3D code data

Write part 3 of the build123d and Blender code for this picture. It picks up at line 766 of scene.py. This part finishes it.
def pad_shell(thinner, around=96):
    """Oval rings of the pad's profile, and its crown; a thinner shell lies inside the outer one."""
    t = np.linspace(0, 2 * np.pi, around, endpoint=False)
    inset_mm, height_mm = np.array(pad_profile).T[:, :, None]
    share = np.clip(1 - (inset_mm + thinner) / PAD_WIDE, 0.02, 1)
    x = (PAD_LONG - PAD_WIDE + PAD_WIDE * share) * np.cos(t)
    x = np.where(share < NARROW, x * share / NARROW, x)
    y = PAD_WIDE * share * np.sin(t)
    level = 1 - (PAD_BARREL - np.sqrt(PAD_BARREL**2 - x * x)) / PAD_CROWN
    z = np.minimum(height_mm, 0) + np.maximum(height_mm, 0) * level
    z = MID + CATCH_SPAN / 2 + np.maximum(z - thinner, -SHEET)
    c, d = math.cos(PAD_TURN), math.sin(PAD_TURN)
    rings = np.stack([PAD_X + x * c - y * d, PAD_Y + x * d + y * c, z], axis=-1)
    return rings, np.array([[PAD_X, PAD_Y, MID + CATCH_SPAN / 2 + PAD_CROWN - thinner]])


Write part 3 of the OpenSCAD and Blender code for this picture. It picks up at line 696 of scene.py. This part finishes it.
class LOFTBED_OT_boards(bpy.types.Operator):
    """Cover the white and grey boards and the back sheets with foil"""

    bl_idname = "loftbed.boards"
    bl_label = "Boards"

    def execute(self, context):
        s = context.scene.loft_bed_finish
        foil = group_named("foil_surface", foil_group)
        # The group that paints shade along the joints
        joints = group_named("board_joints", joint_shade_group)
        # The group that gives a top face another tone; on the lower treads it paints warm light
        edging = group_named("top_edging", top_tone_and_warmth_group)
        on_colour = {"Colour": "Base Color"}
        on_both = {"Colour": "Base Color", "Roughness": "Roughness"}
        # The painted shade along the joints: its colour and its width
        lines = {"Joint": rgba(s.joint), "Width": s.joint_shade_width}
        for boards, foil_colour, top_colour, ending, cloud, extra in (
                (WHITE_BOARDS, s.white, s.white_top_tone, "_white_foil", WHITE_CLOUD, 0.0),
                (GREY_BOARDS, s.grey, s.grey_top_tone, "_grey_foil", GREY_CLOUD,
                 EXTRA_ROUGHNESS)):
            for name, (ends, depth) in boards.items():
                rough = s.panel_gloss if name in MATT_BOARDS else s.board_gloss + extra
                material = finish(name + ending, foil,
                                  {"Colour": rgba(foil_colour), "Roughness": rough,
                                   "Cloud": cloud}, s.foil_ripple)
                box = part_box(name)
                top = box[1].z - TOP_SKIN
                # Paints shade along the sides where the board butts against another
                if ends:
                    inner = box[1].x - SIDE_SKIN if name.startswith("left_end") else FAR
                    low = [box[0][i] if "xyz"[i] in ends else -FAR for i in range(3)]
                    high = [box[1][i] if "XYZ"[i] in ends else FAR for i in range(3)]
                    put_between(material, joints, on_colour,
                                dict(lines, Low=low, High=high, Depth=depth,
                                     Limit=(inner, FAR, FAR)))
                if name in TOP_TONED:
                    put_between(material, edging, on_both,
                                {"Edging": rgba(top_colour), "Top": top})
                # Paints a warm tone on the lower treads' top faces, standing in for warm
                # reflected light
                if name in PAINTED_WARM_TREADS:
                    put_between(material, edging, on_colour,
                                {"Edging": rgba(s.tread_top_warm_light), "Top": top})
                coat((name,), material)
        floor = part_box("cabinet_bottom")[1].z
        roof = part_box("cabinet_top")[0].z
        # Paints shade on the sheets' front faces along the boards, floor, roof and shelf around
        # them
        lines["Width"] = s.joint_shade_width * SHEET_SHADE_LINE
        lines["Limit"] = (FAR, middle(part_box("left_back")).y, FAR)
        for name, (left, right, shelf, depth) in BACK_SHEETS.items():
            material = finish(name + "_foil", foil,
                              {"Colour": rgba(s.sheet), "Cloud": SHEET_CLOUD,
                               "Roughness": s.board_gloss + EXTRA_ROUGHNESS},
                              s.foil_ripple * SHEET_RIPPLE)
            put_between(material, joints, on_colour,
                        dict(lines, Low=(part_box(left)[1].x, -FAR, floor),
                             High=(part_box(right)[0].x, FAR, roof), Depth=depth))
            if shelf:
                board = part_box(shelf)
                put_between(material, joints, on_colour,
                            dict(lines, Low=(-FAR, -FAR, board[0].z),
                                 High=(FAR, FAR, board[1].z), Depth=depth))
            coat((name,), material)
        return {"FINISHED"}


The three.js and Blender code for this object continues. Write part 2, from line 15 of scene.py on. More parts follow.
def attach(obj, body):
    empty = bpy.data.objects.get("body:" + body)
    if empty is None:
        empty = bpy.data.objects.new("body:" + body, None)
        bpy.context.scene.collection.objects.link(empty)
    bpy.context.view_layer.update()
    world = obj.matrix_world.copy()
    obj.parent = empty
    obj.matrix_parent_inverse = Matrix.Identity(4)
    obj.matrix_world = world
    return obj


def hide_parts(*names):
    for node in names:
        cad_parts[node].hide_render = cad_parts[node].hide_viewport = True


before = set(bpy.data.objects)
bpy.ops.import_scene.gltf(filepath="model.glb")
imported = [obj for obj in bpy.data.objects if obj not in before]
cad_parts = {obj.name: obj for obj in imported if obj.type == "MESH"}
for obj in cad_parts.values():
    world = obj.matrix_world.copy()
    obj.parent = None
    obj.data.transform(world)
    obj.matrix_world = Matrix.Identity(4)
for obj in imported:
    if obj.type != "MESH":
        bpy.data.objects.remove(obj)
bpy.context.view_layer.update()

_Task to complete:_
Return each line with "objects".

_Response for this exercise:_
    empty = bpy.data.objects.get("body:" + body)
        empty = bpy.data.objects.new("body:" + body, None)
        bpy.context.scene.collection.objects.link(empty)
before = set(bpy.data.objects)
imported = [obj for obj in bpy.data.objects if obj not in before]
        bpy.data.objects.remove(obj)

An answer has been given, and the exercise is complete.